#### [Directions]
Copy each line exactly.
#### Material
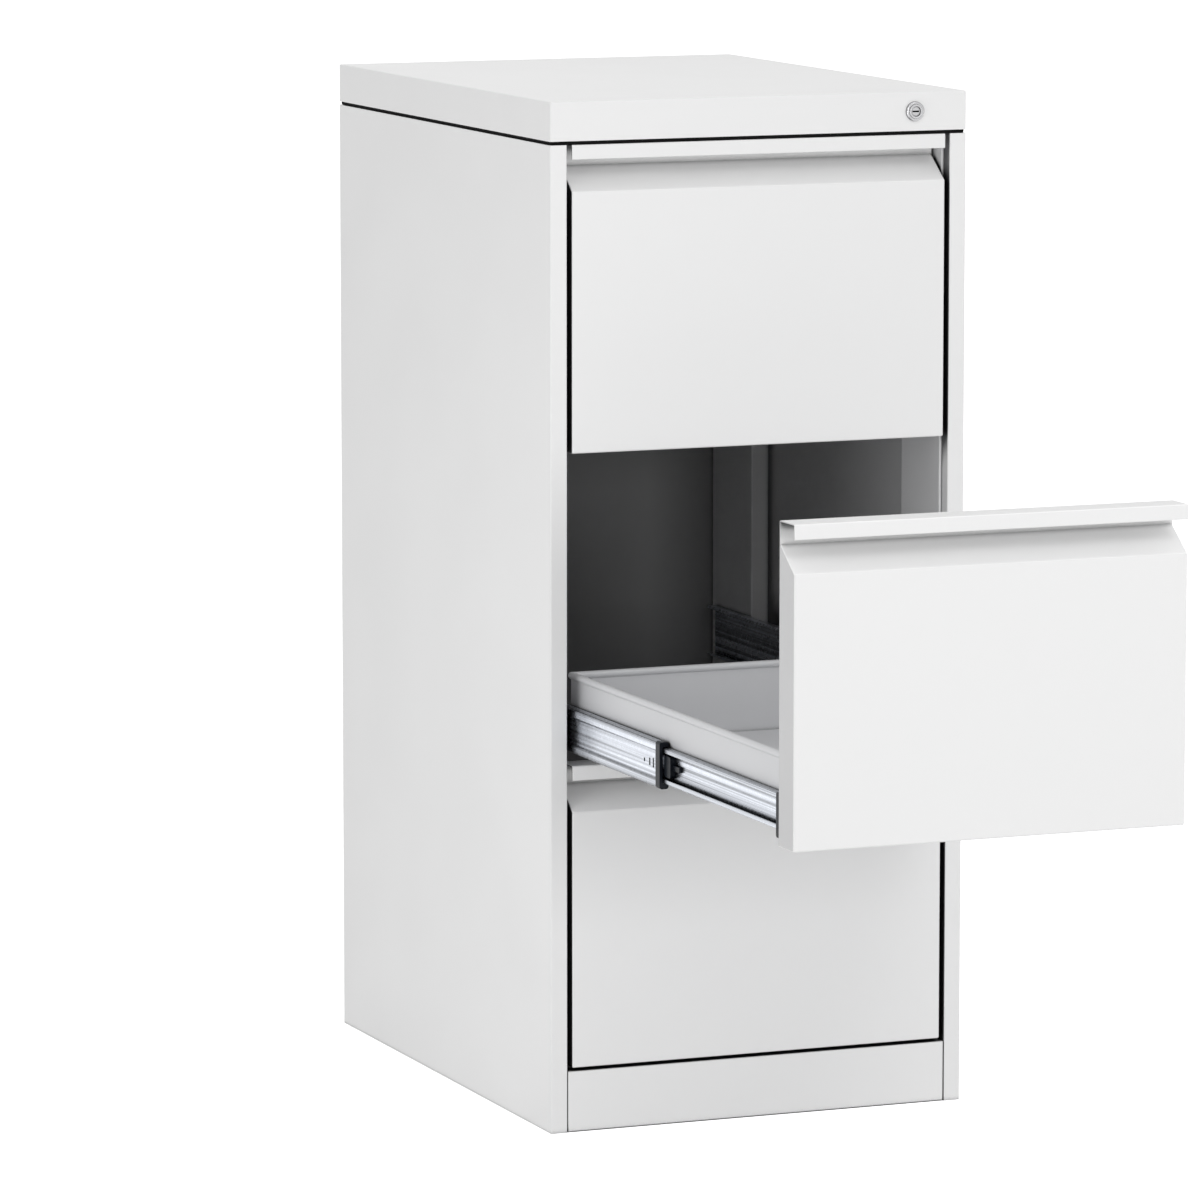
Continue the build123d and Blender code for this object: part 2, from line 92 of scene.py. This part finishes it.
def make_camera():
    """Places the camera and aims it by rotation alone."""
    data = bpy.data.cameras.new("camera")
    data.sensor_width = sensor_width
    data.lens = focal_pixels / image_pixels * sensor_width
    data.clip_start = 0.1
    data.clip_end = 100.0
    camera = bpy.data.objects.new("camera", data)
    bpy.context.scene.collection.objects.link(camera)
    camera.location = camera_place
    camera.rotation_euler = (pi / 2 - camera_pitch, 0, -camera_yaw)
    bpy.context.scene.camera = camera


# Shader trees
class Tree:
    """A node tree being drawn: add() places a node with its inputs, and wires those that are sockets."""

    def __init__(self, tree):
        self.tree = tree

    def add(self, kind, inputs=None, **settings):
        node = self.tree.nodes.new(kind)
        for name, value in settings.items():
            setattr(node, name, value)
        for name, value in (inputs or {}).items():
            if isinstance(value, bpy.types.NodeSocket):
                self.tree.links.new(value, node.inputs[name])
            else:
                node.inputs[name].default_value = value
        return node

    def math(self, operation, *values, clamp=False):
        node = self.add("ShaderNodeMath", dict(enumerate(values)), operation=operation, use_clamp=clamp)
        return node.outputs[0]

    def vector_math(self, operation, *values):
        node = self.add("ShaderNodeVectorMath", dict(enumerate(values)), operation=operation)
        return node.outputs["Value" if operation == "DOT_PRODUCT" else "Vector"]

    def rescale(self, value, low, high, new_low=0.0, new_high=1.0):
        node = self.add(
            "ShaderNodeMapRange",
            {"Value": value, "From Min": low, "From Max": high, "To Min": new_low, "To Max": new_high},
        )
        return node.outputs["Result"]

    def mix(self, factor, first, second, blend_type="MIX"):
        node = self.add("ShaderNodeMix", data_type="RGBA", blend_type=blend_type)
        for socket, value in zip((node.inputs[0], node.inputs[6], node.inputs[7]), (factor, first, second)):
            if isinstance(value, bpy.types.NodeSocket):
                self.tree.links.new(value, socket)
            else:
                socket.default_value = value
        return node.outputs[2]

    def place(self):
        return self.add("ShaderNodeTexCoord").outputs["Object"]

    def noise(self, vector, scale, detail=2.0, roughness=0.5):
        inputs = {"Vector": vector, "Scale": scale, "Detail": detail, "Roughness": roughness}
        return self.add("ShaderNodeTexNoise", inputs).outputs["Fac"]


def shader_group(name, inputs, outputs):
    """A new shader node group: its tree, its inputs as sockets by name, and its output node."""
    group = bpy.data.node_groups.new(name, "ShaderNodeTree")
    for label, default in inputs.items():
        socket = group.interface.new_socket(label, in_out="INPUT", socket_type="NodeSocketFloat")
        socket.default_value = default
    for label, kind in outputs.items():
        group.interface.new_socket(label, in_out="OUTPUT", socket_type=f"NodeSocket{kind}")
    tree = Tree(group)
    return tree, tree.add("NodeGroupInput").outputs, tree.add("NodeGroupOutput").inputs


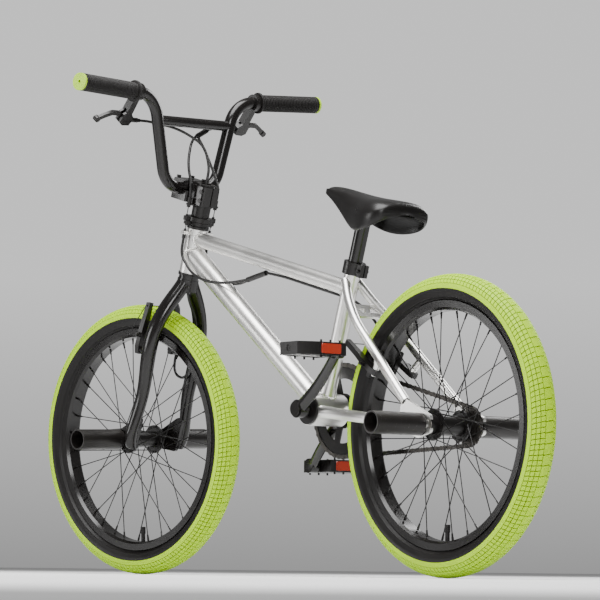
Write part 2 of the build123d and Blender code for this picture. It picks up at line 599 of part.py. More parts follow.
for side, name in ((1, "left"), (-1, "right")):
    angle = CRANK_ANGLE if side > 0 else CRANK_ANGLE + 180
    inner = ARM_INNER if side > 0 else CHAIN_LINE + 3
    with BuildPart() as crank_arm:
        rod((0, side * inner, 0), (0, side * ARM_OUTER, 0), 16)
        stations = ((6, 56, 12, 8.5), (60, 59, 11, 8.5), (120, 70, 10, 8), (CRANK_LENGTH - 4, 82, 9.5, 7.5))
        sections = []
        for x, y, half_z, half_y in stations:
            with BuildSketch(Plane(origin=(x, side * y, 0), x_dir=(0, 1, 0), z_dir=(1, 0, 0))) as oval:
                Ellipse(half_y, half_z)
            sections.append(oval.sketch)
        loft(sections=sections)
        rod((CRANK_LENGTH, side * (PEDAL_FACE - 16), 0), (CRANK_LENGTH, side * PEDAL_FACE, 0), 13)
        rod((0, side * ARM_INNER / 2, 0), (0, side * ARM_OUTER, 0), SPINDLE_RADIUS, Mode.SUBTRACT)
        rod((0, side * ARM_OUTER, 0), (0, side * (ARM_OUTER + 4), 0), 13)
        rod((CRANK_LENGTH, side * PEDAL_FACE, 0), (CRANK_LENGTH, side * (PEDAL_FACE + 3), 0), 10)
        rod((CRANK_LENGTH, side * PEDAL_FACE, 0), (CRANK_LENGTH, side * (PEDAL_FACE + 96), 0), 6)
    finish(crank_arm, f"crank_arm_{name}", CRANK_PLACE * Location((0, 0, 0), (0, -angle, 0)))

    eye = Vector(CRANK_LENGTH * cos(radians(angle)), 0, CRANK_LENGTH * sin(radians(angle)))
    with BuildPart() as pedal:
        with BuildSketch(Plane.XY.offset(-11)) as cage:
            with BuildLine():
                Polyline((-40, side * 5), (40, side * 5), (40, side * 62), (24, side * 97), (-24, side * 97),
                         (-40, side * 62), close=True)
            make_face()
        extrude(cage.sketch, amount=22)
        for low, high in ((14, 48), (56, 86)):
            for front in (1, -1):
                with BuildSketch(Plane.XY.offset(-12)) as window:
                    with BuildLine():
                        Polyline((front * 13, side * low), (front * 33, side * low),
                                 (front * (33 if high < 60 else 22), side * high), (front * 13, side * high),
                                 close=True)
                    make_face()
                extrude(window.sketch, amount=24, mode=Mode.SUBTRACT)
        rod((0, 0, 0), (0, side * 98, 0), 6 + RUN, Mode.SUBTRACT)
        for front in (1, -1):
            for up in (1, -1):
                for y in (16, 36, 56):
                    rod((front * 36, side * y, up * 10), (front * 36, side * y, up * 15), 1.8)
    finish(pedal, f"pedal_{name}", CRANK_PLACE * Location(eye + Vector(0, side * PEDAL_FACE, 0)))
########
#### [Answer in full]
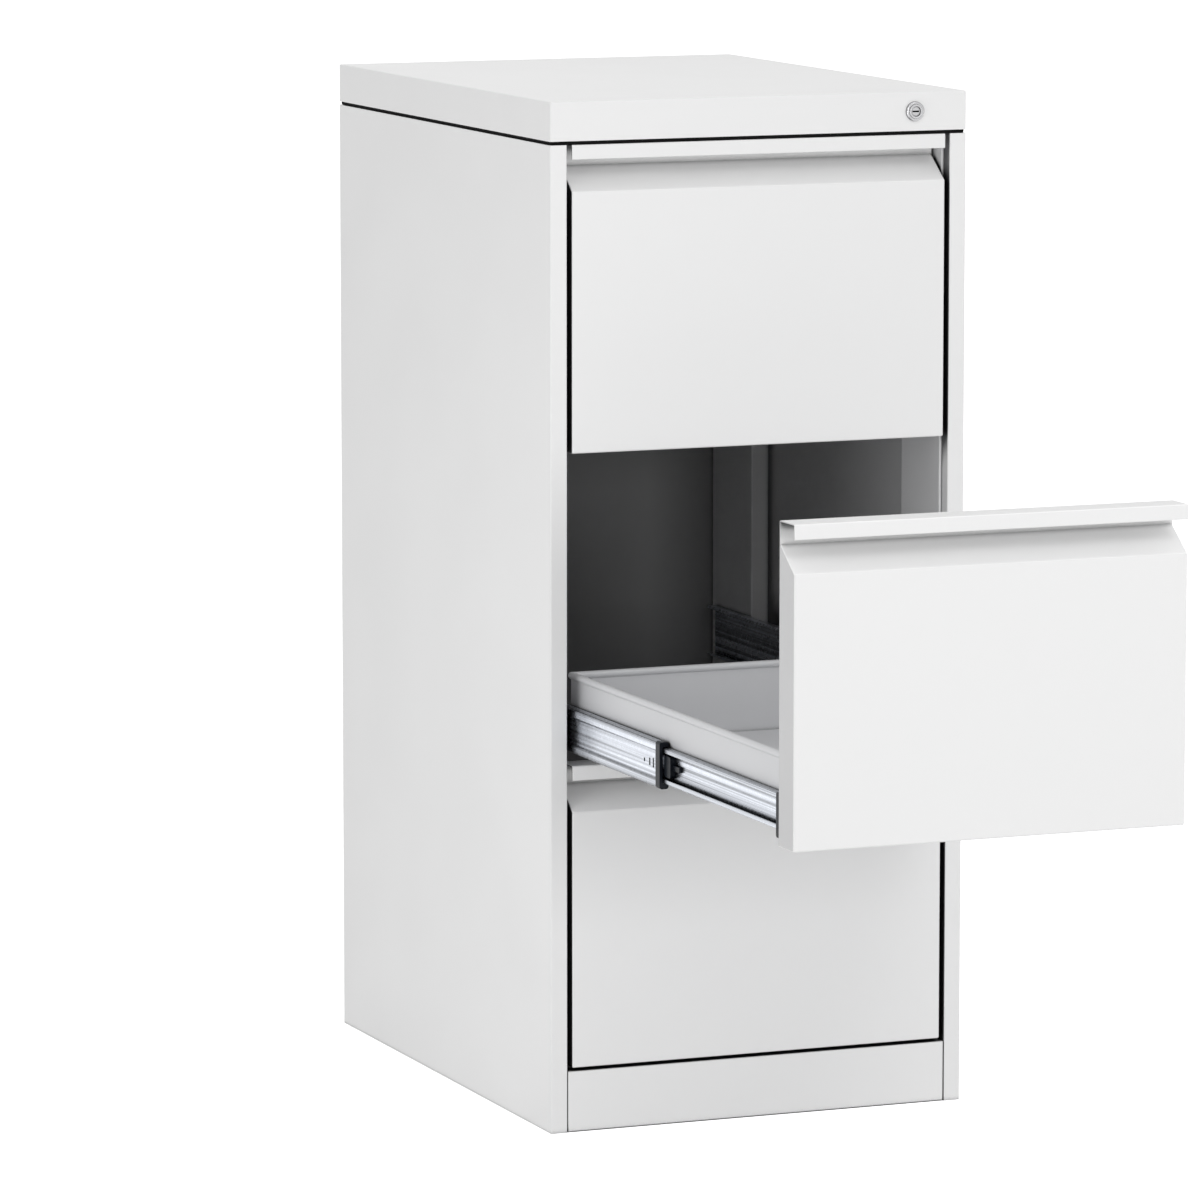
Continue the build123d and Blender code for this object: part 2, from line 92 of scene.py. This part finishes it.
def make_camera():
    """Places the camera and aims it by rotation alone."""
    data = bpy.data.cameras.new("camera")
    data.sensor_width = sensor_width
    data.lens = focal_pixels / image_pixels * sensor_width
    data.clip_start = 0.1
    data.clip_end = 100.0
    camera = bpy.data.objects.new("camera", data)
    bpy.context.scene.collection.objects.link(camera)
    camera.location = camera_place
    camera.rotation_euler = (pi / 2 - camera_pitch, 0, -camera_yaw)
    bpy.context.scene.camera = camera


# Shader trees
class Tree:
    """A node tree being drawn: add() places a node with its inputs, and wires those that are sockets."""

    def __init__(self, tree):
        self.tree = tree

    def add(self, kind, inputs=None, **settings):
        node = self.tree.nodes.new(kind)
        for name, value in settings.items():
            setattr(node, name, value)
        for name, value in (inputs or {}).items():
            if isinstance(value, bpy.types.NodeSocket):
                self.tree.links.new(value, node.inputs[name])
            else:
                node.inputs[name].default_value = value
        return node

    def math(self, operation, *values, clamp=False):
        node = self.add("ShaderNodeMath", dict(enumerate(values)), operation=operation, use_clamp=clamp)
        return node.outputs[0]

    def vector_math(self, operation, *values):
        node = self.add("ShaderNodeVectorMath", dict(enumerate(values)), operation=operation)
        return node.outputs["Value" if operation == "DOT_PRODUCT" else "Vector"]

    def rescale(self, value, low, high, new_low=0.0, new_high=1.0):
        node = self.add(
            "ShaderNodeMapRange",
            {"Value": value, "From Min": low, "From Max": high, "To Min": new_low, "To Max": new_high},
        )
        return node.outputs["Result"]

    def mix(self, factor, first, second, blend_type="MIX"):
        node = self.add("ShaderNodeMix", data_type="RGBA", blend_type=blend_type)
        for socket, value in zip((node.inputs[0], node.inputs[6], node.inputs[7]), (factor, first, second)):
            if isinstance(value, bpy.types.NodeSocket):
                self.tree.links.new(value, socket)
            else:
                socket.default_value = value
        return node.outputs[2]

    def place(self):
        return self.add("ShaderNodeTexCoord").outputs["Object"]

    def noise(self, vector, scale, detail=2.0, roughness=0.5):
        inputs = {"Vector": vector, "Scale": scale, "Detail": detail, "Roughness": roughness}
        return self.add("ShaderNodeTexNoise", inputs).outputs["Fac"]


def shader_group(name, inputs, outputs):
    """A new shader node group: its tree, its inputs as sockets by name, and its output node."""
    group = bpy.data.node_groups.new(name, "ShaderNodeTree")
    for label, default in inputs.items():
        socket = group.interface.new_socket(label, in_out="INPUT", socket_type="NodeSocketFloat")
        socket.default_value = default
    for label, kind in outputs.items():
        group.interface.new_socket(label, in_out="OUTPUT", socket_type=f"NodeSocket{kind}")
    tree = Tree(group)
    return tree, tree.add("NodeGroupInput").outputs, tree.add("NodeGroupOutput").inputs


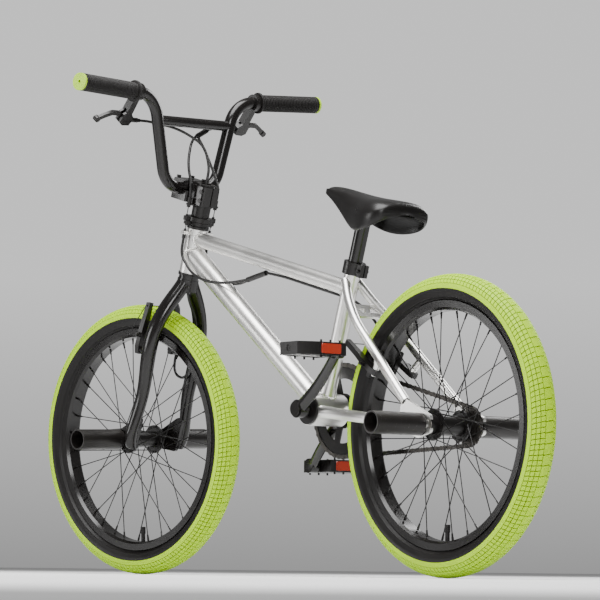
Write part 2 of the build123d and Blender code for this picture. It picks up at line 599 of part.py. More parts follow.
for side, name in ((1, "left"), (-1, "right")):
    angle = CRANK_ANGLE if side > 0 else CRANK_ANGLE + 180
    inner = ARM_INNER if side > 0 else CHAIN_LINE + 3
    with BuildPart() as crank_arm:
        rod((0, side * inner, 0), (0, side * ARM_OUTER, 0), 16)
        stations = ((6, 56, 12, 8.5), (60, 59, 11, 8.5), (120, 70, 10, 8), (CRANK_LENGTH - 4, 82, 9.5, 7.5))
        sections = []
        for x, y, half_z, half_y in stations:
            with BuildSketch(Plane(origin=(x, side * y, 0), x_dir=(0, 1, 0), z_dir=(1, 0, 0))) as oval:
                Ellipse(half_y, half_z)
            sections.append(oval.sketch)
        loft(sections=sections)
        rod((CRANK_LENGTH, side * (PEDAL_FACE - 16), 0), (CRANK_LENGTH, side * PEDAL_FACE, 0), 13)
        rod((0, side * ARM_INNER / 2, 0), (0, side * ARM_OUTER, 0), SPINDLE_RADIUS, Mode.SUBTRACT)
        rod((0, side * ARM_OUTER, 0), (0, side * (ARM_OUTER + 4), 0), 13)
        rod((CRANK_LENGTH, side * PEDAL_FACE, 0), (CRANK_LENGTH, side * (PEDAL_FACE + 3), 0), 10)
        rod((CRANK_LENGTH, side * PEDAL_FACE, 0), (CRANK_LENGTH, side * (PEDAL_FACE + 96), 0), 6)
    finish(crank_arm, f"crank_arm_{name}", CRANK_PLACE * Location((0, 0, 0), (0, -angle, 0)))

    eye = Vector(CRANK_LENGTH * cos(radians(angle)), 0, CRANK_LENGTH * sin(radians(angle)))
    with BuildPart() as pedal:
        with BuildSketch(Plane.XY.offset(-11)) as cage:
            with BuildLine():
                Polyline((-40, side * 5), (40, side * 5), (40, side * 62), (24, side * 97), (-24, side * 97),
                         (-40, side * 62), close=True)
            make_face()
        extrude(cage.sketch, amount=22)
        for low, high in ((14, 48), (56, 86)):
            for front in (1, -1):
                with BuildSketch(Plane.XY.offset(-12)) as window:
                    with BuildLine():
                        Polyline((front * 13, side * low), (front * 33, side * low),
                                 (front * (33 if high < 60 else 22), side * high), (front * 13, side * high),
                                 close=True)
                    make_face()
                extrude(window.sketch, amount=24, mode=Mode.SUBTRACT)
        rod((0, 0, 0), (0, side * 98, 0), 6 + RUN, Mode.SUBTRACT)
        for front in (1, -1):
            for up in (1, -1):
                for y in (16, 36, 56):
                    rod((front * 36, side * y, up * 10), (front * 36, side * y, up * 15), 1.8)
    finish(pedal, f"pedal_{name}", CRANK_PLACE * Location(eye + Vector(0, side * PEDAL_FACE, 0)))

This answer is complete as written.